Usually, a scene is generated using multiple texture stages. Each texture stage applies another layer onto the scene. Another common name for this is "Multitexturing". Examples of such texture stages are the diffuse map (general look and color of the objects), lighting map (the effect of lights on the scene), normal maps (the "bumpiness" of objects) etc. Some games use 8 or more texture stages. Only one texture stage, the diffuse texture map, is always required, to give the objects their appearance.
Most of these texture stages are not receptive for the negative effects of a missing trilinear filter (see above for details about these effects). Usually, it's only the diffuse map, who suffers the most if no trilinear filter is applied.

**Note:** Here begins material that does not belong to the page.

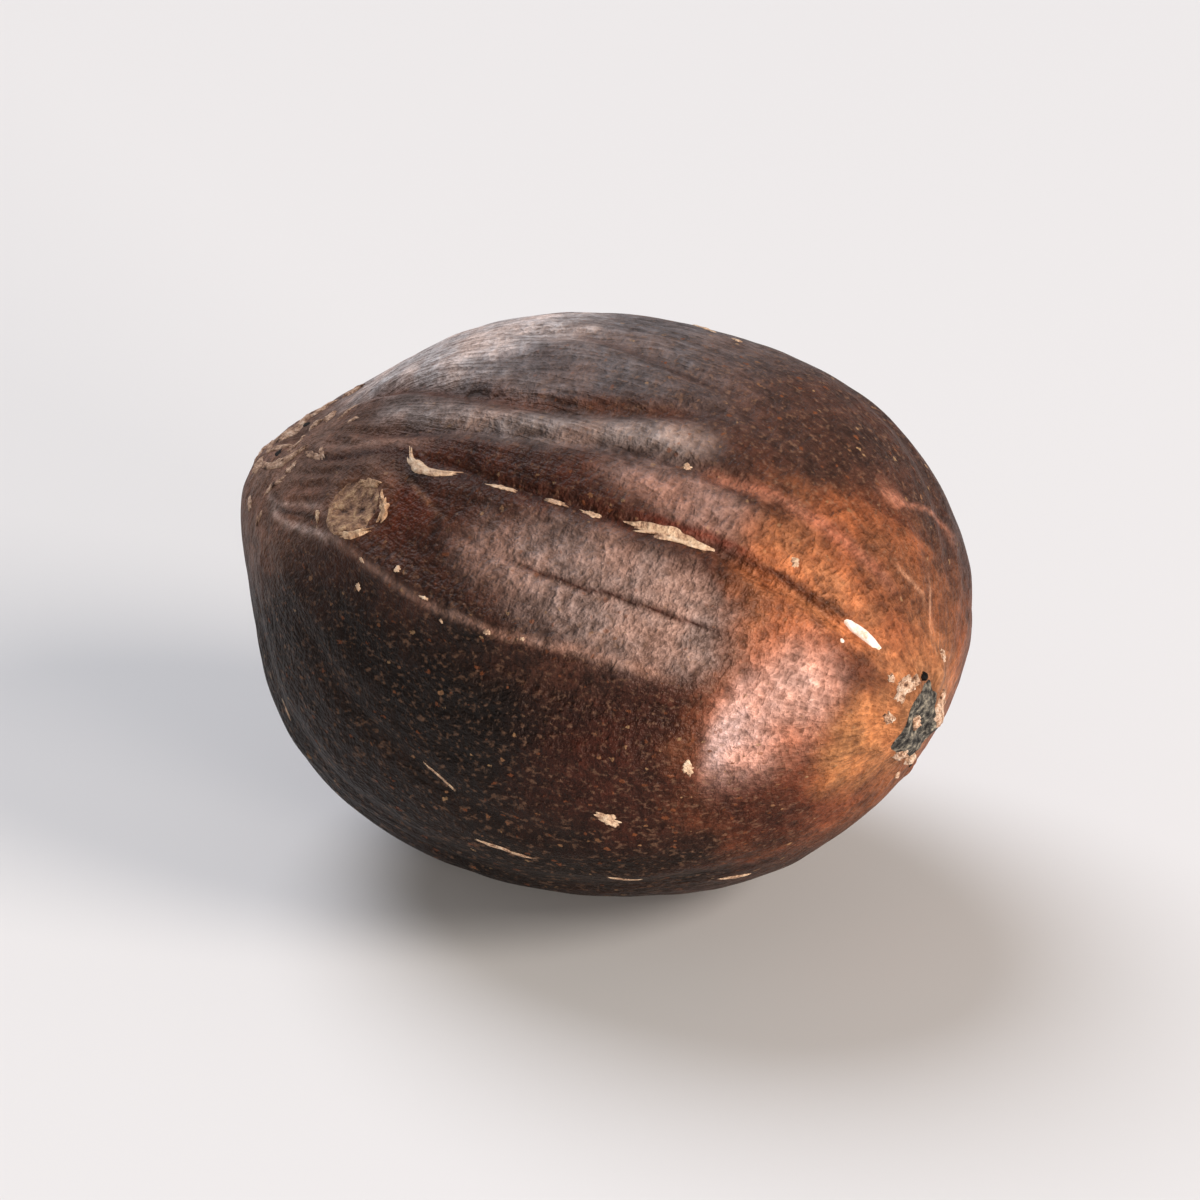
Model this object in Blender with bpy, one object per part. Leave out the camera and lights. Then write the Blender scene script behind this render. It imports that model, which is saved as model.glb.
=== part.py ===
"""A whole nutmeg, still in its brown shell, lying on its side.

The seed is one solid: a slightly egg-shaped body with the furrows that the mace left,
the raphe groove, the round chalaza scar, the puckered apex and the crusty hilum.
Metres, +Z up, origin at the bottom centre of the bounding box, hilum towards +X.
"""

import bmesh
import bpy
import numpy as np

MM = 0.001

# Overall size of the seed, lying on its flatter side
LENGTH = 25.5 * MM
WIDTH = 20.7 * MM
HEIGHT = 19.8 * MM
FLAT_DEPTH = 0.31 * MM  # how much of the round underside the resting spot takes off
HILUM_END_FULLNESS = 0.045  # the hilum end is this much fuller, the apex end this much slimmer
APEX_RISE = 0.55 * MM  # the slim end sweeps up by this much

# Where the two ends of the furrows lie, as (degrees from -X, degrees round X from +Y over +Z)
APEX_PLACE = (33.5, 100.0)
HILUM_PLACE = (162.0, 188.0)

# Mesh fineness, along the furrows and around them
RINGS = 47
MERIDIANS = 112
END_CROWDING = 0.30  # rings lie closer by this share at the two ends, where the scars are

# Broad swells and hollows of the body: degrees from -X, degrees round X, height, half spread in degrees
SWELLS = (
    (21.0, 106.0, 0.45 * MM, 17.0),  # the blunt point at the apex
    (43.0, 82.0, -0.45 * MM, 17.0),  # flat on the top, behind the apex
    (50.0, 242.0, 0.36 * MM, 22.0),  # full cheek below the apex
    (24.0, 200.0, -0.42 * MM, 22.0),  # flat on the front, beside the apex
    (98.0, 240.0, -0.14 * MM, 34.0),  # flat under the belly
    (138.0, 46.0, 0.42 * MM, 24.0),  # shoulder above and behind the hilum
    (142.0, 258.0, -0.50 * MM, 28.0),  # flat under the hilum
    (105.0, 10.0, -0.16 * MM, 34.0),  # flat on the back
)

# Furrows that the mace pressed in: start and end along the seed (0 apex, 180 hilum),
# their places round it from the raphe, sideways bow, depth and half width
FURROWS = (
    (8.0, 108.0, -50.0, -46.0, 27.0, 0.26 * MM, 0.70 * MM),
    (22.0, 128.0, 4.0, -22.0, -3.0, 0.20 * MM, 0.50 * MM),
    (44.0, 112.0, -58.0, -42.0, 3.0, 0.15 * MM, 0.60 * MM),
    (58.0, 140.0, 28.0, 20.0, -1.0, 0.10 * MM, 0.35 * MM),
    (30.0, 126.0, 62.0, 55.0, 6.0, 0.08 * MM, 0.70 * MM),
    (42.0, 118.0, 74.0, 92.0, 3.0, 0.11 * MM, 0.60 * MM),
    (26.0, 150.0, 104.0, 112.0, 4.0, 0.15 * MM, 0.70 * MM),
)
SHOULDER = 0.45  # a furrow's shoulders rise by this share of its depth
FADE_IN, FADE_OUT = 0.16, 0.20  # shares of a furrow's length over which its two ends run out

# The furrows of the far side follow one rule: evenly spread, each a little different
FAR_FURROWS = 9
FAR_FROM, FAR_TO = 126.0, 288.0
FAR_START, FAR_END = (14.0, 44.0), (112.0, 156.0)
FAR_SHIFT, FAR_TWIST, FAR_BOW = 5.0, 12.0, 9.0  # the most that each may be, in degrees
FAR_DEPTH = (0.11 * MM, 0.21 * MM)
FAR_HALF_WIDTH = 0.70 * MM
FAR_SEED = 14

# The raphe, a groove from the chalaza to the hilum with a lip on its lower side
RAPHE = (40.0, 168.0, 10.0, -6.0, 0.0, 0.20 * MM, 0.48 * MM)
RAPHE_LIP = 0.10 * MM

# A long low fold below the raphe, where the front turns under
FOLD = (34.0, 138.0, 44.0, 35.0, 3.0, 0.24 * MM, 0.90 * MM)
FOLD_DROP = 0.6  # the side below the fold is hollowed by this share of the fold's height

CHALAZA_PLACE = (40.0, 31.0)  # along and round, in the same degrees as the furrows
CHALAZA_RADIUS = 1.15 * MM
CHALAZA_DEPTH = 0.14 * MM
CHALAZA_RIM = 0.07 * MM

APEX_PIT_RADIUS = 0.70 * MM
APEX_PIT_DEPTH = 0.24 * MM

HILUM_RADIUS = 1.60 * MM
HILUM_HEIGHT = 0.36 * MM
HILUM_PIT_DEPTH = 0.34 * MM
HILUM_RAGGED = 0.16  # share by which the hilum's edge wanders in and out
HILUM_CRUMBS = 0.10 * MM  # height of the lumps on its crust

# Shallow unevenness all over
WAVES = 14
WAVE_HEIGHT = 0.035 * MM
WAVE_TURNS = 4.5  # how quickly the waves follow each other across the body
WAVE_SEED = 5


def unit(vectors):
    """The vectors, each made one long."""
    return vectors / np.linalg.norm(vectors, axis=-1, keepdims=True)


def direction_at(from_tip, round_x):
    """The unit vector at these degrees from -X and round X."""
    tip, turn = np.radians(from_tip), np.radians(round_x)
    return np.array([-np.cos(tip), np.sin(tip) * np.cos(turn), np.sin(tip) * np.sin(turn)])


APEX = direction_at(*APEX_PLACE)
HILUM = direction_at(*HILUM_PLACE)
SEED_AXIS = unit(HILUM - APEX)
RAPHE_SIDE = unit(HILUM + APEX)
LOWER_SIDE = np.cross(SEED_AXIS, RAPHE_SIDE)
LEAN = np.linalg.norm(HILUM + APEX) / np.linalg.norm(HILUM - APEX)
HALF_SIZE = np.array([LENGTH, WIDTH, HEIGHT]) / 2


def from_seed_frame(along, around):
    """Unit directions of the body at degrees along and around the seed.

    Both ends lean towards the raphe, so a straight seed direction is shifted that way.
    """
    along, around = np.radians(along), np.radians(around)
    straight = (
        -np.cos(along)[..., None] * SEED_AXIS
        + (np.sin(along) * np.cos(around))[..., None] * RAPHE_SIDE
        + (np.sin(along) * np.sin(around))[..., None] * LOWER_SIDE
    )
    return unit(straight + LEAN * RAPHE_SIDE)


def bell(distance, half_width):
    """A smooth bump: 1 at no distance, and next to nothing past twice the half width."""
    return np.exp(-((distance / half_width) ** 2))


def ease(low, high, value):
    """0 below low, 1 above high, and a smooth step between."""
    share = np.clip((value - low) / (high - low), 0, 1)
    return share * share * (3 - 2 * share)


def body(directions):
    """Points of the smooth body: an ellipsoid, fuller at the hilum end, its slim end swept up."""
    fullness = 1 + HILUM_END_FULLNESS * directions[:, 0]
    points = directions * HALF_SIZE
    points[:, 1:] *= fullness[:, None]
    points[:, 2] += APEX_RISE * ((1 - directions[:, 0]) / 2) ** 3
    return points


def swells(directions):
    """Height of the broad swells and hollows."""
    height = np.zeros(len(directions))
    for from_tip, round_x, rise, spread in SWELLS:
        apart = np.degrees(np.arccos(np.clip(directions @ direction_at(from_tip, round_x), -1, 1)))
        height += rise * bell(apart, spread)
    return height


def waves(directions):
    """Shallow unevenness: a few sine waves across the body, each in its own direction."""
    draw = np.random.RandomState(WAVE_SEED)
    height = np.zeros(len(directions))
    for _ in range(WAVES):
        heading = draw.normal(size=3)
        height += WAVE_HEIGHT * np.sin(directions @ heading * WAVE_TURNS + draw.uniform(0, 2 * np.pi))
    return height


def across(line, along, around, radius):
    """Signed distance from a furrow's line to each point, and how far the point is inside its ends."""
    start, end, first, last, bow = line[:5]
    share = (along - start) / (end - start)
    inside = np.clip(share, 0, 1)
    middle = first + (last - first) * inside + bow * 4 * inside * (1 - inside)
    turn = (around - middle + 180) % 360 - 180
    reach = ease(0, FADE_IN, share) * ease(0, FADE_OUT, 1 - share)
    return np.radians(turn) * radius, reach


def furrow(line, along, around, radius):
    """Height of one furrow: a groove with soft raised shoulders."""
    depth, half_width = line[5:]
    distance, reach = across(line, along, around, radius)
    shoulders = SHOULDER * bell(distance, 2.1 * half_width)
    return depth * reach * (shoulders - (1 + SHOULDER) * bell(distance, half_width))


def far_furrows():
    """The furrows of the far side, spread evenly and varied by a seeded draw."""
    draw = np.random.RandomState(FAR_SEED)
    lines = []
    for place in np.linspace(FAR_FROM, FAR_TO, FAR_FURROWS):
        start, end = draw.uniform(*FAR_START), draw.uniform(*FAR_END)
        first = place + draw.uniform(-FAR_SHIFT, FAR_SHIFT)
        last = first + draw.uniform(-FAR_TWIST, FAR_TWIST)
        bow, depth = draw.uniform(-FAR_BOW, FAR_BOW), draw.uniform(*FAR_DEPTH)
        lines.append((start, end, first, last, bow, depth, FAR_HALF_WIDTH))
    return lines


def raphe(along, around, radius):
    """The raphe: a groove whose lower edge stands up as a thin lip."""
    depth, half_width = RAPHE[5:]
    distance, reach = across(RAPHE, along, around, radius)
    lip = RAPHE_LIP * bell(distance - 1.7 * half_width, 0.9 * half_width)
    return reach * (lip - depth * bell(distance, half_width))


def fold(along, around, radius):
    """The fold: a soft crest whose lower side drops away more steeply than its upper side."""
    height, half_width = FOLD[5:]
    distance, reach = across(FOLD, along, around, radius)
    hollow = FOLD_DROP * bell(distance - 2 * half_width, 1.6 * half_width)
    return height * reach * (bell(distance, half_width) - hollow)


def ragged(offset):
    """Distance from a scar's centre, made uneven so that a ring at any distance is ragged."""
    turn = np.arctan2(offset @ LOWER_SIDE, offset @ RAPHE_SIDE)
    wander = np.sin(2 * turn + 0.6) + 0.8 * np.sin(3 * turn + 2.0) + 0.6 * np.sin(7 * turn)
    return np.linalg.norm(offset, axis=1) * (1 + HILUM_RAGGED * wander / 2)


def scars(points):
    """Height of the three scars: the chalaza's sunken disc, the apex's pit and the hilum's crust."""
    along, around = np.array([CHALAZA_PLACE, (0.0, 0.0), (180.0, 0.0)]).T
    centres = body(from_seed_frame(along, around))
    chalaza, apex = (np.linalg.norm(points - centre, axis=1) for centre in centres[:2])
    hilum = ragged(points - centres[2])
    height = CHALAZA_RIM * bell(chalaza - CHALAZA_RADIUS, 0.45 * CHALAZA_RADIUS)
    height -= CHALAZA_DEPTH * (1 - ease(0.5 * CHALAZA_RADIUS, CHALAZA_RADIUS, chalaza))
    height -= APEX_PIT_DEPTH * bell(apex, APEX_PIT_RADIUS)
    crust = 1 - ease(0.5 * HILUM_RADIUS, 1.4 * HILUM_RADIUS, hilum)
    crumbs = np.prod(np.sin(points / HILUM_RADIUS * 4.6 + [0.4, 1.1, 2.3]), axis=1)
    height += crust * (HILUM_HEIGHT + 2 * HILUM_CRUMBS * crumbs)
    height -= HILUM_PIT_DEPTH * bell(hilum, 0.5 * HILUM_RADIUS)
    return height


def surface(along, around):
    """Points of the finished surface at degrees along and around the seed."""
    directions = from_seed_frame(along, around)
    points = body(directions)
    radius = np.linalg.norm(points - np.outer((points @ SEED_AXIS), SEED_AXIS), axis=1)
    height = swells(directions) + waves(directions) + scars(points)
    for line in (*FURROWS, *far_furrows()):
        height += furrow(line, along, around, radius)
    height += raphe(along, around, radius) + fold(along, around, radius)
    outward = unit(directions / HALF_SIZE)
    return points + height[:, None] * outward


def clear_scene():
    """Removes every object that the file starts with."""
    for item in list(bpy.data.objects):
        bpy.data.objects.remove(item)


def shell_material():
    """Brown woody seed coat with a waxy shine."""
    material = bpy.data.materials.new("nutmeg_shell")
    material.use_nodes = True
    shader = material.node_tree.nodes["Principled BSDF"]
    shader.inputs["Base Color"].default_value = (0.085, 0.034, 0.020, 1)
    shader.inputs["Roughness"].default_value = 0.38
    shader.inputs["Metallic"].default_value = 0
    return material


def place(points):
    """Moves the points so that the bottom centre of their box, less the resting flat, is the origin."""
    low, high = points.min(axis=0), points.max(axis=0)
    return points - [*((low + high) / 2)[:2], low[2] + FLAT_DEPTH]


def make_nutmeg():
    """One closed body: a globe of rings and meridians shaped by surface(), then cut flat where it rests."""
    shape = bmesh.new()
    bmesh.ops.create_uvsphere(shape, u_segments=MERIDIANS, v_segments=RINGS, radius=1)
    shape.verts.ensure_lookup_table()
    globe = np.array([vertex.co for vertex in shape.verts])
    along = np.arccos(np.clip(-globe[:, 2], -1, 1))
    along = np.degrees(along - END_CROWDING / 2 * np.sin(2 * along))
    around = np.degrees(np.arctan2(globe[:, 1], globe[:, 0]))
    for vertex, point in zip(shape.verts, place(surface(along, around))):
        vertex.co = point
    cut = bmesh.ops.bisect_plane(
        shape,
        geom=shape.verts[:] + shape.edges[:] + shape.faces[:],
        plane_co=(0, 0, 0),
        plane_no=(0, 0, -1),
        clear_outer=True,
    )
    rim = [part for part in cut["geom_cut"] if isinstance(part, bmesh.types.BMEdge)]
    bmesh.ops.contextual_create(shape, geom=rim)
    bmesh.ops.triangulate(shape, faces=shape.faces[:])
    bmesh.ops.recalc_face_normals(shape, faces=shape.faces[:])
    mesh = bpy.data.meshes.new("nutmeg")
    shape.to_mesh(mesh)
    shape.free()
    mesh.shade_smooth()
    mesh.materials.append(shell_material())
    nutmeg = bpy.data.objects.new("nutmeg", mesh)
    bpy.context.scene.collection.objects.link(nutmeg)
    return nutmeg


clear_scene()
make_nutmeg()
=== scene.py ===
import bpy
import numpy as np
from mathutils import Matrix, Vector


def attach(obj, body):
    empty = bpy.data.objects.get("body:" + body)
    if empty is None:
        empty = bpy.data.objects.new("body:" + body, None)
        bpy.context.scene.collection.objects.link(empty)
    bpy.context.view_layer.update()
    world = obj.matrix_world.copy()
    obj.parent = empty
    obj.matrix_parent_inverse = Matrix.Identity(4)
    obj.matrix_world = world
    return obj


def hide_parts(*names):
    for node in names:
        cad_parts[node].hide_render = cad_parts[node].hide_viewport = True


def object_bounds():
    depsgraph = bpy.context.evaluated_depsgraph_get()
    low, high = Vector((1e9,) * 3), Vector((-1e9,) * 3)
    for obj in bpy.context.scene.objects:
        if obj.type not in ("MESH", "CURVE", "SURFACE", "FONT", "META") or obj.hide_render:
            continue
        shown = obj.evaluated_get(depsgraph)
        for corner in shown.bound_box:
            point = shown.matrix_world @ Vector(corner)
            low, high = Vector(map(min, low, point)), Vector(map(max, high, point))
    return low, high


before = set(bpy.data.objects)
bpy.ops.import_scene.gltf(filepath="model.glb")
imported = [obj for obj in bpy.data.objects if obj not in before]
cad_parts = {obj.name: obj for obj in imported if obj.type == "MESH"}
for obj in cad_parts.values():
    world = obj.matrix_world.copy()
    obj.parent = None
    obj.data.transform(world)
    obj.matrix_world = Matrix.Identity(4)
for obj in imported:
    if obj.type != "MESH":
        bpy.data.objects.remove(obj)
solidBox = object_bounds()
mm = 0.001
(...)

If a game takes full control over the filtering, it can tell the driver exactly which filter should be applied to each texture stage. This is the best way, because no performance is wasted for using advanced filters for stages that don't benefit from them, while still resulting in the best image quality. That is also the reason why it's always better to use an in-game setting for the anisotropic filter, if the game offers it, and not the driver setting or nHancer.
If you force the anisotropic filter using the driver (or nHancer), there's no way to tell for which texture stages the filter should be applied to. So if you disable the Anisotropic Filter optimization, the driver applies a full anisotropic and trilinear filter for all texture stages.
If you enable this optimization, the full trilinear, anisotropic filter will only be applied to the first texture stage, which is used for the diffuse maps in most games. All other stages only receive a reduced, bilinear anisotropic filter. This is fine as long as a game is really using the first texture stage for the diffuse map, but there are some games, which use a different stage for the diffuse map. In these cases, this optimization will cause a very visible "bow wash" effect, just like it was explained above.